◆ AIM OF THE TASK ◆
Repeat the line that contains "parts.update(make_chips())", the line that contains "if empty is", and all lines between them, exactly and with no other lines.
· · · · · · ·
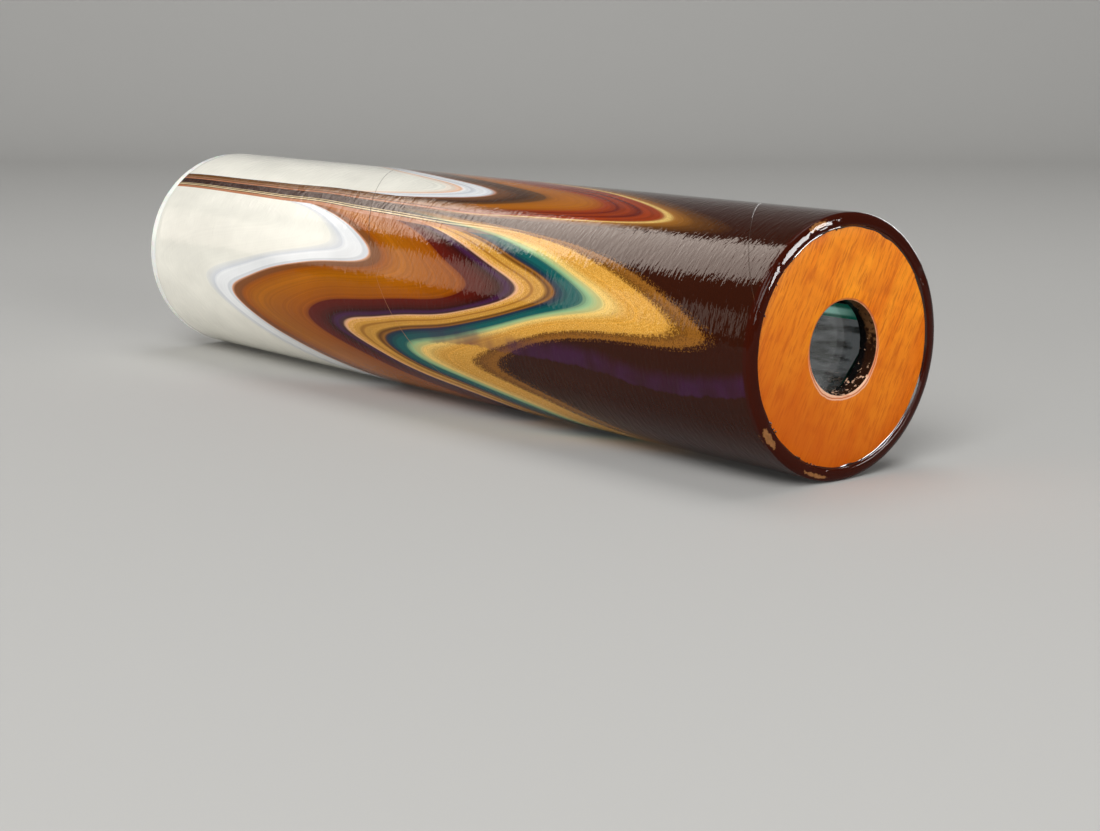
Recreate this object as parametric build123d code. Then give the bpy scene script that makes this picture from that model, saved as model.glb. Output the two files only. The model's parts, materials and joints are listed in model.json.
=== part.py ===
from build123d import *
import os
from math import cos, floor, hypot, radians, sin, sqrt

# A kaleidoscope with an enamelled paperboard barrel. It lies along X, with its eyepiece at +X.
# The origin is on the barrel's axis, halfway along. Sizes are in millimetres.

# Whole scope
overall_length = 250.0

# Barrel: a spiral-wound board tube under poured enamel, which rolls over the mouth as a lip
bore_radius = 25.4
board_wall = 2.6
enamel_thickness = 0.25
lip_outer_round = 1.3
lip_inner_round = 0.9
far_edge_round = 0.25

# Eyepiece: a wood disc glued into the mouth, with a clear window behind it
eyepiece_recess = 0.8
eyepiece_thickness = 4.8
eyepiece_edge_round = 0.3
eye_hole_radius = 10.0
eye_hole_edge_round = 0.4
glue_gap = 0.05
window_thickness = 2.0
window_clearance = 0.2

# Mirror prism: three equal strips, each butting one long edge on its neighbour's mirror face.
# They are cut as wide as the bore allows, in whole steps of mirror_cut_step.
mirror_cut_step = 0.5
mirror_thickness = 3.0
prism_turn = 120

# How the prism lies in the bore: seen from the eyepiece it leans down to the right, and its
# middle is below the axis
prism_lean = 10.5
prism_drop = 2.5

# Card sleeve folded round the prism, and the board collars that hold it in the bore
sleeve_card = 0.6
sleeve_ease = 0.05
collar_length = 10.0
collar_least_wall = 1.2
collar_ease = 0.05
collar_edge_bevel = 0.4

# Object chamber at the far end: a board ring between the inner window and the white end disc
chamber_depth = 12.0
chamber_ring_wall = 2.0
diffuser_thickness = 3.2
diffuser_inset = 0.35
diffuser_edge_round = 0.4

# Loose glass, in three layers one behind another, so that each can turn past the next
layer_count = 3
layer_gap = 0.3
piece_gap = 0.2
chip_thickness = 2.4
bead_radius = 1.7
bead_hole_radius = 0.5
bead_length = 2.6
bead_edge_bevel = 0.6
cane_radius = 1.3
cane_end_bevel = 0.3

# Corner angles of the broken chips, and each chip's colour, size and turn as it lies
chip_corners = {
    "kite": (10, 100, 190, 260),
    "shard": (0, 70, 165, 230),
    "flake": (20, 85, 150, 215, 300),
    "wedge": (0, 125, 215),
}
chips = [
    ("amber", "flake", 5.2, 15),
    ("cobalt", "shard", 4.6, 70),
    ("ruby", "kite", 4.4, -30),
    ("amber", "shard", 4.0, 140),
    ("cobalt", "flake", 4.8, 55),
    ("ruby", "wedge", 3.8, 80),
    ("amber", "kite", 3.4, 25),
    ("cobalt", "wedge", 3.2, -60),
]
bead_colours = ("green", "clear", "gold")
beads_of_each = 4
# Each cane's colour, length and lean from level
canes = [
    ("violet", 11.0, 8),
    ("teal", 9.0, -25),
    ("violet", 8.0, 40),
    ("teal", 10.0, -5),
    ("violet", 7.0, -50),
    ("teal", 6.5, 20),
]

# Places along the axis, from the mouth inwards and from the far end inwards
barrel_radius = bore_radius + board_wall + enamel_thickness
mouth_x = overall_length / 2
eyepiece_front_x = mouth_x - eyepiece_recess
eyepiece_back_x = eyepiece_front_x - eyepiece_thickness
mirror_front_x = eyepiece_back_x - window_thickness
far_x = -overall_length / 2
barrel_far_x = far_x + diffuser_thickness
chamber_front_x = barrel_far_x + chamber_depth
mirror_back_x = chamber_front_x + window_thickness
mirror_length = mirror_front_x - mirror_back_x
window_radius = bore_radius - window_clearance
chamber_radius = bore_radius - glue_gap - chamber_ring_wall

# The prism's triangle. A strip reaches past the corner by its neighbour's thickness, seen slantwise.
strip_overhang = mirror_thickness * sin(radians(prism_turn))
# The strips' outer corners may lie prism_reach from the prism's middle, so that the collars keep
# their least wall. As the strips get wider, each corner moves out on a line that passes the middle.
prism_reach = bore_radius - prism_drop - collar_least_wall - 2 * collar_ease - sleeve_card - sleeve_ease
corner_start = mirror_thickness * cos(radians(60)) + strip_overhang * sin(radians(60))
corner_aside = mirror_thickness * sin(radians(60)) - strip_overhang * cos(radians(60))
widest_side = sqrt(3) * (sqrt(prism_reach**2 - corner_aside**2) - corner_start)
mirror_width = floor((widest_side + strip_overhang) / mirror_cut_step) * mirror_cut_step
triangle_side = mirror_width - strip_overhang
mirror_face_distance = triangle_side / (2 * sqrt(3))
prism_place = Pos(0, -prism_drop) * Rot(0, 0, -prism_lean)

layer_depth = (chamber_depth - layer_gap * (layer_count + 1)) / layer_count


def across(x):
    """The plane square to the axis at x, with Y to its right and Z up."""
    return Plane(origin=(x, 0, 0), x_dir=(0, 1, 0), z_dir=(1, 0, 0))


def rod(radius, length, back_x):
    """A solid cylinder on the axis, from back_x towards the eyepiece."""
    return extrude(across(back_x) * Circle(radius), amount=length)


def ring_edges(solid, radius, x):
    """The circular edges of this radius about the axis at x."""
    circles = solid.edges().filter_by(GeomType.CIRCLE)
    at_x = circles.filter_by_position(Axis.X, x - 0.01, x + 0.01)
    return [edge for edge in at_x if abs(edge.radius - radius) < 0.01]


def make_barrel_tube():
    length = mouth_x - barrel_far_x
    tube = rod(barrel_radius, length, barrel_far_x) - rod(bore_radius, length, barrel_far_x)
    tube = fillet(ring_edges(tube, barrel_radius, mouth_x), lip_outer_round)
    tube = fillet(ring_edges(tube, bore_radius, mouth_x), lip_inner_round)
    return fillet(ring_edges(tube, barrel_radius, barrel_far_x), far_edge_round)


def make_eyepiece_disc():
    disc = rod(bore_radius - glue_gap, eyepiece_thickness, eyepiece_back_x)
    disc -= rod(eye_hole_radius, eyepiece_thickness, eyepiece_back_x)
    disc = fillet(ring_edges(disc, bore_radius - glue_gap, eyepiece_front_x), eyepiece_edge_round)
    return fillet(ring_edges(disc, eye_hole_radius, eyepiece_front_x), eye_hole_edge_round)


def make_window(back_x):
    return rod(window_radius, window_thickness, back_x)


def strip_corners(turn):
    """The two long edges of one strip's outer face, as points of its section."""
    distance = mirror_face_distance + mirror_thickness
    ends = (-triangle_side / 2, triangle_side / 2 + strip_overhang)
    return [Vector(distance, end).rotate(Axis.Z, turn) for end in ends]


def make_mirror_strip(turn):
    middle = Pos(mirror_face_distance + mirror_thickness / 2, strip_overhang / 2)
    section = prism_place * Rot(0, 0, turn) * middle * Rectangle(mirror_thickness, mirror_width)
    return extrude(across(mirror_back_x) * section, amount=mirror_length)


def prism_outline(outset):
    """The outline that card takes when it is folded round the three strips."""
    corners = [corner for turn in mirror_turns.values() for corner in strip_corners(turn)]
    outline = offset(make_face(Polyline(*corners, close=True)), amount=outset, kind=Kind.ARC)
    return prism_place * outline


def make_mirror_sleeve():
    section = prism_outline(sleeve_ease + sleeve_card) - prism_outline(sleeve_ease)
    return extrude(across(mirror_back_x) * section, amount=mirror_length)


def make_collar(back_x):
    collar_radius = bore_radius - collar_ease
    section = Circle(collar_radius) - prism_outline(sleeve_ease + sleeve_card + collar_ease)
    collar = extrude(across(back_x) * section, amount=collar_length)
    ends = (back_x, back_x + collar_length)
    return chamfer([edge for x in ends for edge in ring_edges(collar, collar_radius, x)], collar_edge_bevel)


def make_chamber_ring():
    ring = rod(bore_radius - glue_gap, chamber_depth, barrel_far_x)
    return ring - rod(chamber_radius, chamber_depth, barrel_far_x)


def make_end_diffuser():
    disc_radius = barrel_radius - diffuser_inset
    disc = rod(disc_radius, diffuser_thickness, far_x)
    return fillet(ring_edges(disc, disc_radius, far_x), diffuser_edge_round)


def crossings(first, second):
    """Where two circles cross. Each is the Y and Z of its centre, and its radius."""
    step = (second[0] - first[0], second[1] - first[1])
    apart = hypot(*step)
    if apart == 0 or apart > first[2] + second[2] or apart < abs(first[2] - second[2]):
        return []
    along = (apart**2 + first[2] ** 2 - second[2] ** 2) / (2 * apart)
    aside = sqrt(max(first[2] ** 2 - along**2, 0))
    unit = (step[0] / apart, step[1] / apart)
    foot = (first[0] + along * unit[0], first[1] + along * unit[1])
    return [(foot[0] - side * unit[1], foot[1] + side * unit[0]) for side in (aside, -aside)]


def settle(radii):
    """The Y and Z where round pieces of these radii come to lie, dropped one by one into the ring."""
    placed = []
    for radius in radii:
        reach = chamber_radius - piece_gap - radius
        rests = [(0, 0, reach)] + [(y, z, other + piece_gap + radius) for y, z, other in placed]
        spots = [(0, -reach)]
        for index, rest in enumerate(rests):
            for other_rest in rests[index + 1 :]:
                spots += crossings(rest, other_rest)
        free = [spot for spot in spots if fits(spot, reach, rests[1:])]
        placed.append((*min(free, key=lambda spot: spot[1]), radius))
    return [(y, z) for y, z, _ in placed]


def fits(spot, reach, others):
    rounding = 1e-6
    inside = hypot(*spot) <= reach + rounding
    return inside and all(hypot(spot[0] - y, spot[1] - z) >= far - rounding for y, z, far in others)


def layer_middle(layer):
    """X halfway through a layer of loose glass, counted from the inner window."""
    return chamber_front_x - layer_gap - layer_depth / 2 - layer * (layer_depth + layer_gap)


def in_layer(layer, spot, turn):
    """The frame of a loose piece: on its spot in its layer, turned about the barrel's axis."""
    return Pos(layer_middle(layer), *spot) * Rot(turn, 0, 0)


def make_chip(shape, radius):
    corners = [(radius * cos(radians(angle)), radius * sin(radians(angle))) for angle in chip_corners[shape]]
    chip = make_face(Polyline(*corners, close=True))
    return extrude(across(-chip_thickness / 2) * chip, amount=chip_thickness)


def make_bead():
    bead = rod(bead_radius, bead_length, -bead_length / 2)
    bead = chamfer(bead.edges().filter_by(GeomType.CIRCLE), bead_edge_bevel)
    return bead - rod(bead_hole_radius, bead_length, -bead_length / 2)


def make_cane(length):
    cane = Rot(90, 0, 0) * Cylinder(cane_radius, length)
    return chamfer(cane.edges().filter_by(GeomType.CIRCLE), cane_end_bevel)


def group(pieces):
    """One node for each colour, from (node, solid) pairs."""
    nodes = {}
    for node, solid in pieces:
        nodes.setdefault(node, []).append(solid)
    return {node: Compound(children=solids) for node, solids in nodes.items()}


def make_chips():
    spots = settle([radius for _, _, radius, _ in chips])
    return group(
        (f"chips_{colour}", in_layer(0, spot, turn) * make_chip(shape, radius))
        for (colour, shape, radius, turn), spot in zip(chips, spots)
    )


def make_beads():
    spots = settle([bead_radius] * (beads_of_each * len(bead_colours)))
    return group(
        (f"beads_{bead_colours[index % len(bead_colours)]}", in_layer(1, spot, 0) * make_bead())
        for index, spot in enumerate(spots)
    )


def make_canes():
    spots = settle([hypot(length / 2, cane_radius) for _, length, _ in canes])
    return group(
        (f"canes_{colour}", in_layer(2, spot, lean) * make_cane(length))
        for (colour, length, lean), spot in zip(canes, spots)
    )


mirror_turns = {"mirror_top": 90, "mirror_left": 90 + prism_turn, "mirror_right": 90 + 2 * prism_turn}
collar_backs = {
    "collar_front": mirror_front_x - collar_length,
    "collar_middle": (mirror_front_x + mirror_back_x - collar_length) / 2,
    "collar_rear": mirror_back_x,
}

parts = {
    "barrel_tube": make_barrel_tube(),
    "eyepiece_disc": make_eyepiece_disc(),
    "eyepiece_window": make_window(mirror_front_x),
    "mirror_sleeve": make_mirror_sleeve(),
    "chamber_window": make_window(chamber_front_x),
    "chamber_ring": make_chamber_ring(),
    "end_diffuser": make_end_diffuser(),
}
for name, turn in mirror_turns.items():
    parts[name] = make_mirror_strip(turn)
for name, back_x in collar_backs.items():
    parts[name] = make_collar(back_x)
parts.update(make_chips())
parts.update(make_beads())
parts.update(make_canes())

os.makedirs("parts", exist_ok=True)
for name, shape in parts.items():
    export_step(shape, f"parts/{name}.step")
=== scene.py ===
import json
import math
import random

import bpy
from mathutils import Matrix, Vector, noise


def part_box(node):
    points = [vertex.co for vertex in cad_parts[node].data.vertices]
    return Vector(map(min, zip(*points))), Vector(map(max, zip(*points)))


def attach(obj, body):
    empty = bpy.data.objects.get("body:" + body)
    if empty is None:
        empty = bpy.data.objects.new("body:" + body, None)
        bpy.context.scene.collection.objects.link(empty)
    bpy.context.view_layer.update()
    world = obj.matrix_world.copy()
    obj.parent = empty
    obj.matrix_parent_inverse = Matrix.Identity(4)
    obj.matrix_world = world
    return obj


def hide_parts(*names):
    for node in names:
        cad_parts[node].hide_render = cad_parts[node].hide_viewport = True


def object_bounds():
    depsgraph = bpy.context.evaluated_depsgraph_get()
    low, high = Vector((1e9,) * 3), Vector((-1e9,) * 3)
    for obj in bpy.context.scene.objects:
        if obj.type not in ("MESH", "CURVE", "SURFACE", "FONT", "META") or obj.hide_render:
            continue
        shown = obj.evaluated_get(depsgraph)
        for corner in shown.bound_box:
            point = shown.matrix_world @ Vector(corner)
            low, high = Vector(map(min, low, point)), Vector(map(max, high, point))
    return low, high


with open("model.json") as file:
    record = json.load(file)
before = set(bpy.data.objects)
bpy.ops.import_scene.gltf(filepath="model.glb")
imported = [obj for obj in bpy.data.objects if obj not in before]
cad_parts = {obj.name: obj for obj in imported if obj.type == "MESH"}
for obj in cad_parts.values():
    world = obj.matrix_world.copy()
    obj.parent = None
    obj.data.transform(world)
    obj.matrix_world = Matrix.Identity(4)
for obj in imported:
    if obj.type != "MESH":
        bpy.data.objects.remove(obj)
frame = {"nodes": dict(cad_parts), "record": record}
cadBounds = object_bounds()
print("frame loaded:", len(frame["nodes"]), "nodes")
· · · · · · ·
◆ COMPLETE RESPONSE ◆
parts.update(make_chips())
parts.update(make_beads())
parts.update(make_canes())

os.makedirs("parts", exist_ok=True)
for name, shape in parts.items():
    export_step(shape, f"parts/{name}.step")
=== scene.py ===
import json
import math
import random

import bpy
from mathutils import Matrix, Vector, noise


def part_box(node):
    points = [vertex.co for vertex in cad_parts[node].data.vertices]
    return Vector(map(min, zip(*points))), Vector(map(max, zip(*points)))


def attach(obj, body):
    empty = bpy.data.objects.get("body:" + body)
    if empty is None:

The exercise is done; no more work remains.